1992 had it all. Jimmy Connors won a 1st round match on his 40th birthday. He then proceeded to lose a 4 set match to Ivan Lendl and insult Lendl after the match for “bunting” the ball. Lendl won his first grand slam match over Boris Becker by taking a 5 set round of 16 tilt. Lendl then came from 2 sets down to lead Edberg by a break of serve in the 5th only to lose a 5th set tiebreak. Edberg went 5 sets with Richard Krajicek, Lendl, and Chang in succession to reach the US Open final. Jim Courier won a street fight quarterfinal match with Andre Agassi. Courier then lost in 4 sets in the semifinal to Pete Sampras. Sampras won the first set versus Edberg before Edberg rebounded to take the next 3 and the title.
1992 had great matches and storylines. Michael Chang’s 5 set wins over Mal Washington and Wayne Ferreira barely get mentioned. However, every round seemed to have matches of consequence that were played at a high level. Sampras’ credits his 1992 loss to Edberg for bringing an increased determination to future major events.
4. US Open 1988 – Mats Dethroned Ivan
This event had some nice subplots. Andre Agassi beat Jimmy Connors in the quarterfinal round leading to a changing of the guard at the top of US tennis as well as a contentious press conference. Agassi found out that his strength and fitness needed to improve when he lost in 4 sets to Ivan Lendl in the semifinal round.
Mats Wilander won the 1988 Australian and French Open titles. He entered the US Open looking for the #1 ranking as well as revenge for his 1987 loss to Lendl in the US Open final. Ivan Lendl entered 1988 with Tennis Magazine wondering if anyone could stop Lendl. The two men staged an epic battle for number one that tested both stamina and mental fortitude. Wilander approached the net often and dared Lendl to hit passing shots. Wilander led each of the 5 sets by a break at one point, but lost the 2nd and 4th sets from ahead. A tense final few games resulted in a new US Open champion and a new world number one.

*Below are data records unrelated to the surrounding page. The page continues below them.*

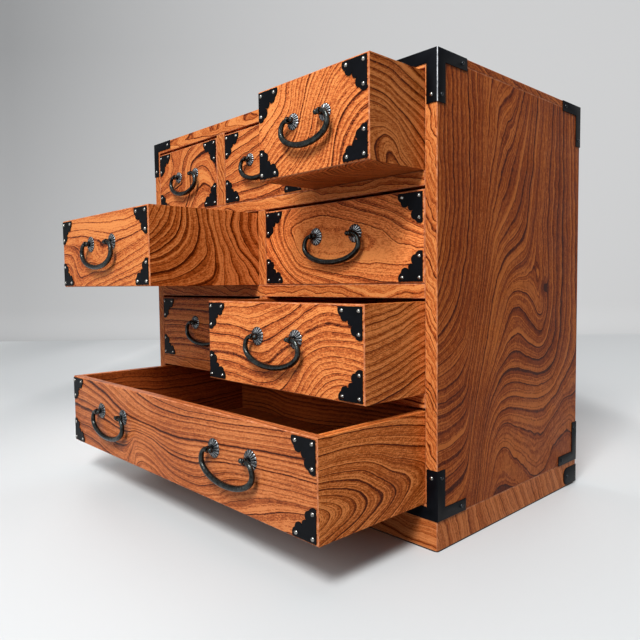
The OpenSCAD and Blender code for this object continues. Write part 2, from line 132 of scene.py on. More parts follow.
class Tree:
    """A material and short ways to add its nodes."""

    def __init__(self, name):
        self.material = bpy.data.materials.new(name)
        self.material.use_nodes = True
        self.tree = self.material.node_tree
        self.tree.nodes.clear()
        self.shader = self.add("ShaderNodeBsdfPrincipled")
        output = self.add("ShaderNodeOutputMaterial")
        self.tree.links.new(self.shader.outputs[0], output.inputs["Surface"])

    def add(self, kind, **values):
        node = self.tree.nodes.new(kind)
        for key, value in values.items():
            setattr(node, key, value)
        return node

    def put(self, socket, value):
        if isinstance(value, bpy.types.NodeSocket):
            self.tree.links.new(value, socket)
        else:
            socket.default_value = value

    def set(self, name, value):
        self.put(self.shader.inputs[name], value)

    def math(self, operation, a, b=0.0, c=0.0, clamp=False):
        node = self.add("ShaderNodeMath", operation=operation, use_clamp=clamp)
        for socket, value in zip(node.inputs, (a, b, c)):
            self.put(socket, value)
        return node.outputs[0]

    def vector(self, operation, a, b=(0, 0, 0)):
        node = self.add("ShaderNodeVectorMath", operation=operation)
        self.put(node.inputs[0], a)
        self.put(node.inputs[1], b)
        return node.outputs[0]

    def place(self):
        """The point in the object's own frame, in millimetres."""
        coordinates = self.add("ShaderNodeTexCoord").outputs["Object"]
        return self.vector("MULTIPLY", coordinates, (MM, MM, MM))

    def split(self, vector):
        """The three parts of a vector."""
        node = self.add("ShaderNodeSeparateXYZ")
        self.put(node.inputs[0], vector)
        return node.outputs

    def noise(self, vector, scale, detail=2.0, roughness=0.5):
        """Noise from 0 to 1, with scale in features per unit of the vector."""
        node = self.add("ShaderNodeTexNoise")
        self.put(node.inputs["Vector"], vector)
        node.inputs["Scale"].default_value = scale
        node.inputs["Detail"].default_value = detail
        node.inputs["Roughness"].default_value = roughness
        return node.outputs["Fac"]

    def noise_along(self, value):
        """Noise from 0 to 1 along a line."""
        node = self.add("ShaderNodeTexNoise", noise_dimensions="1D")
        self.put(node.inputs["W"], value)
        node.inputs["Detail"].default_value = 1
        return node.outputs["Fac"]

    def centred(self, value):
        """Moves a value from 0..1 to -0.5..0.5."""
        return self.math("SUBTRACT", value, 0.5)

    def sharpened(self, noise, middle_half):
        """Stretches the middle part of a noise, which is about 0.5, to -0.5..0.5."""
        return self.range(noise, 0.5 - middle_half, 0.5 + middle_half, -0.5, 0.5)

    def curve(self, x, points):
        """A smooth curve through points, at x."""
        low = min(p[1] for p in points)
        span = max(p[1] for p in points) - low
        node = self.add("ShaderNodeFloatCurve")
        line = node.mapping.curves[0]
        line.points[0].location = (points[0][0], (points[0][1] - low) / span)
        line.points[1].location = (points[-1][0], (points[-1][1] - low) / span)
        for px, py in points[1:-1]:
            line.points.new(px, (py - low) / span)
        node.mapping.update()
        self.put(node.inputs["Value"], x)
        return self.math("MULTIPLY_ADD", node.outputs[0], span, low)

    def ramp(self, factor, stops):
        node = self.add("ShaderNodeValToRGB")
        stripe = node.color_ramp
        while len(stripe.elements) < len(stops):
            stripe.elements.new(0.5)
        for element, (position, colour) in zip(stripe.elements, stops):
            element.position = position
            element.color = colour
        self.put(node.inputs[0], factor)
        return node.outputs[0]

    def mix(self, factor, a, b, blend="MIX"):
        node = self.add("ShaderNodeMix", data_type="RGBA", blend_type=blend)
        self.put(node.inputs[0], factor)
        self.put(node.inputs[6], a)
        self.put(node.inputs[7], b)
        return node.outputs[2]

    def range(self, value, low, high, to_low=0.0, to_high=1.0):
        node = self.add("ShaderNodeMapRange")
        for socket, number in zip(node.inputs, (value, low, high, to_low, to_high)):
            self.put(socket, number)
        return node.outputs[0]

    def bump(self, height, distance, strength=1.0):
        node = self.add("ShaderNodeBump")
        node.inputs["Strength"].default_value = strength
        node.inputs["Distance"].default_value = distance
        self.put(node.inputs["Height"], height)
        self.set("Normal", node.outputs[0])


# Wood. The growth lines of a board are the levels of a field over its face, one line to a unit.

KEYAKI = (tone(244, 152, 84), tone(206, 107, 53), tone(136, 60, 28), tone(56, 21, 10))
LONG = (tone(224, 137, 81), tone(182, 96, 50), tone(122, 56, 29), tone(58, 23, 12))
RAIL = (tone(236, 150, 84), tone(206, 112, 54), tone(150, 66, 28), tone(82, 32, 11))
# The case wood is darker than the fronts: partly its own tone and partly painted shade for the case's sides
CASE = (tone(210, 117, 54), tone(157, 70, 22), tone(106, 38, 6), tone(62, 18, 2))
PLINTH = (tone(232, 142, 82), tone(200, 108, 54), tone(150, 68, 26), tone(96, 38, 12))
BOX = (tone(242, 146, 78), tone(190, 96, 38), tone(130, 54, 11), tone(78, 26, 2))
INSIDE = (tone(180, 92, 40), tone(150, 70, 28), tone(106, 46, 18), tone(66, 28, 12))
TONE_PLACES = (0, 0.3, 0.68, 1)
AXES = {"x": 0, "y": 1, "z": 2}
SEED_STEP = (311.7, 173.3, 97.1)  # how far apart two boards with seeds one apart are in the noise, in mm

# How dark a growth line is from its sharp edge to the next line's, and the same for the hair lines between two
RING = [(0, 0.1), (0.03, 0.65), (0.065, 1), (0.115, 0.82), (0.21, 0.44), (0.42, 0.22), (0.75, 0.05), (1, 0.1)]
HAIR = [(0, 0), (0.25, 1), (0.5, 0.2), (1, 0)]
HAIRS, HAIR_DEPTH = 4.0, 0.3
FAINT_LINE, STRONG_LINE = 0.5, 1.05

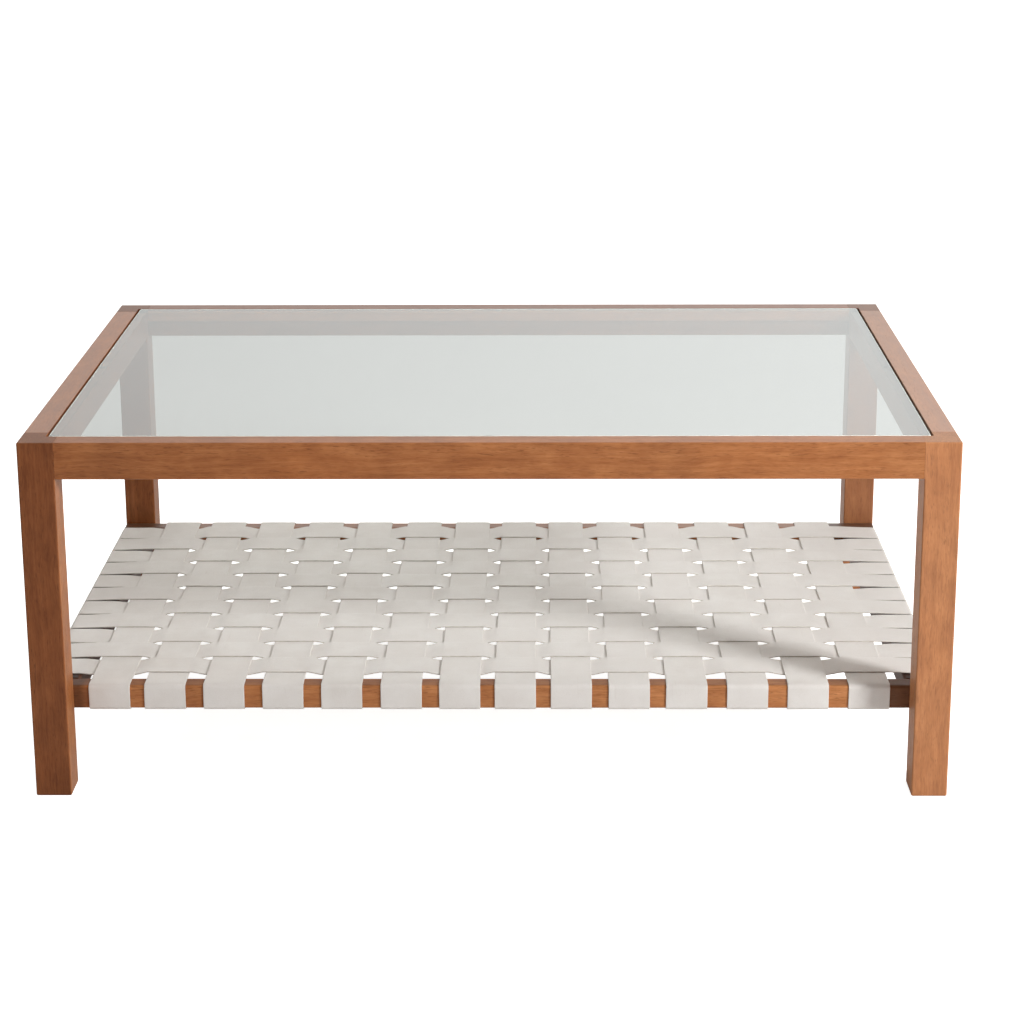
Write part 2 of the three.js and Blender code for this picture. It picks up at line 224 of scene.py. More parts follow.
# Noise that is the same in all directions, or runs along the growth layers' radius: scale, detail,
# roughness
CLOUDS = (4.5, 2.0, 0.55)
SPECKLES = (620.0, 2.0, 0.6)
PATCHES = (38.0, 3.0, 0.55)
WAVINESS = (60.0, 2.0, 0.55)
LAYERS = (210.0, 3.0, 0.6)
BANDS = (60.0, 2.0, 0.5)
# Slow wander of the fibres: scale in each direction, detail and how far it goes in metres
WANDER_SCALE, WANDER_DETAIL, WANDER_REACH = (3.0, 3.0, 0.9), 2.0, 0.022
# Each board is cut from its own place in the wood, with the growth layers' centre outside the board
GRAIN_OFFSET = 3.0
CENTRE_ACROSS, CENTRE_BELOW = (0.07, 0.14), (0.05, 0.12)
LAYERS_SHARE, BANDS_SHARE, STREAKS_SHARE, RIBBON_SHARE = 0.16, 0.16, 0.32, 0.36
FIGURE_STOPS = [(0.34, WOOD_DARK), (0.50, WOOD_MID), (0.66, WOOD_PALE)]
# How a pattern's value is spread: from low, from high, to low, to high
WOOD_SPREADS = {
    "fine": (0.40, 0.68, 0.0, 0.42),
    "cloud": (0.35, 0.70, 0.0, 0.35),
    "pores": (0.60, 0.70, 0.0, 1.0),
    "gathered": (0.40, 0.60, 0.35, 1.0),
    "flecks": (0.58, 0.74, 0.0, 0.32),
    "end": (0.70, 0.90, 0.0, 1.0),
    "speckle": (0.38, 0.62, 0.0, 1.0),
    "rubbed": (0.4 * MM, 2.6 * MM, 1.0, 0.0),
    "patches": (0.40, 0.62, 0.0, 1.0),
    "cloud_tone": (0.3, 0.7, 0.94, 1.06),
    "fibre_tone": (0.3, 0.7, 0.88, 1.12),
    "roughness": (0.35, 0.65, 0.36, 0.46),
    "coat": (0.0, 1.0, 0.12, 0.76),
}
# How squarely a face looks sideways or up, from where its own treatment starts to where it is full
SIDE_FACING, TOP_FACING = (0.6, 0.9), (0.5, 0.85)
# A darker board is also redder: green and blue fall faster than red
GREEN_POWER, BLUE_POWER = 1.26, 1.42
PORE_ROUGHER, END_ROUGHER = 0.22, 0.30
FINE_HEIGHT, PORE_HEIGHT, STREAK_HEIGHT = 0.25, -1.0, 0.30
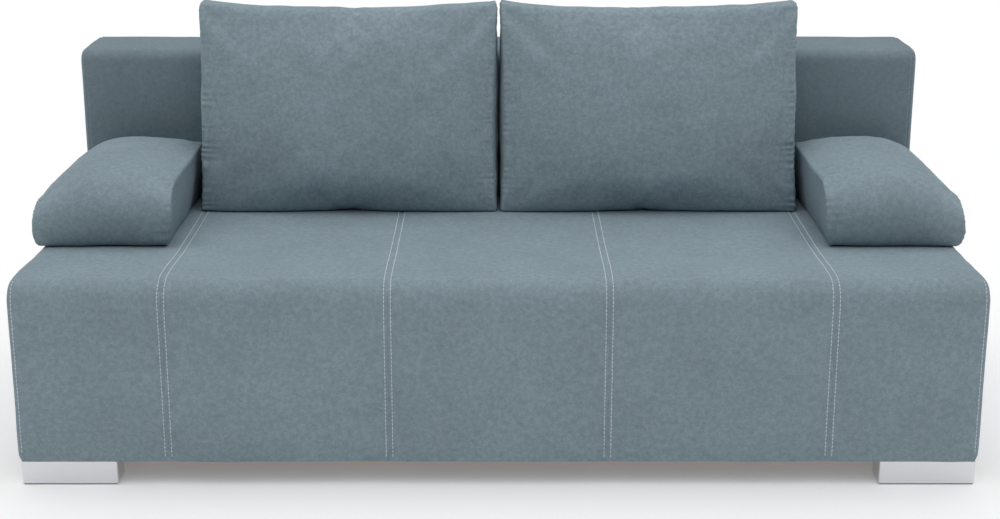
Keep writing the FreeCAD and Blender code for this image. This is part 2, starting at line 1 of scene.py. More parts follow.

3. US Open 2004 – Federer was Sublime
Roger Federer began to consolidate his grip on men’s tennis with an undefeated run to the 2003 Masters Cup. His 2004 Australian Open and Wimbledon titles plus Masters Series successes placed him firmly at number one. Still, Andy Roddick, the 2003 US Open champion, made the 2004 Wimbledon final competitive and expressed interest in a rematch in front of his fans. The prospect of a Federer-Roddick final hovered over the first week of the event.
Oddly, it never happened and this US Open is still memorable. Roger Federer won a two-day, rain and wind interrupted 5 set quarterfinal over Andre Agassi. Federer then tamed Tim Henman in straight sets in the semifinal round despite having a poor head-to-head record versus Henman at the time. Federer then crushed 2002 US Open champion Lleyton Hewitt 6-0, 7-6, 6-0 in the final. These 3 wins set Federer up as the undisputed ruler of men’s tennis and were an example of the virtuoso tennis that he, Nadal, and Djokovic were about to unleash on the sport.
2. US Open 1995 – The Battle for #1 Ended
Andre Agassi initiated a year-long battle for #1 with Pete Sampras when he took the 1994 US Open crown. The two met in numerous big matches at majors and Super 9 events. Agassi generally got the better of Sampras in 1995 prior to this showdown. In order to reach the showdown, other battles had to be settled. Andre Agassi won in 5 sets over an emerging Alex Corretja. Agassi also won a street fight with Boris Becker in the semifinal round. Jim Courier won in straight sets over 1995 Roland Garros champion Thomas Muster and in straight sets over Michael Chang to set up a semifinal with Pete Sampras. Pete fended off a resurgent Courier in 4 sets to set up the battle for the title and the year. Sampras dispatched Agassi in 4 sets to claim his second major of 1995 and send Agassi on walkabout.
1. US Open 2011 – Djokovic Rising
This event had it all. It had a battle for supremacy on tour a la 1988 and 1995. It had grudge matches like the 1992 US Open. It had virtuoso tennis like the 2004 US Open. Novak Djokovic dominated nearly all of 2011. His one major loss had come versus Roger Federer in Paris. Novak found himself behind by 2 sets in his US Open semifinal with Federer. Novak stormed back to take the 3rd and 4th sets, but he fell behind by a break of serve in the 5th set. Djokovic saved a match point with a huge and risky swinging return winner. That seemed to unnerve Federer who did not win another game the entire match.
Rafael Nadal had played excellent tennis in 2011, but was thwarted by Djokovic in the Wimbledon championship match as well as in 4 Masters 1000 finals. Could Rafa make the 6th time the charm? The two met in a titanic 4 set match. The 3 sets Novak won were not exactly close, but Rafa was certainly pushing Novak to play at an unreal level. Rafa found another gear in the 3rd set and battled back from behind multiple times to force a 4th set. This 3rd set was a preview of their 2012 Australian Open championship match. I view that 2012 Australian Open final as the greatest match ever played (to this point).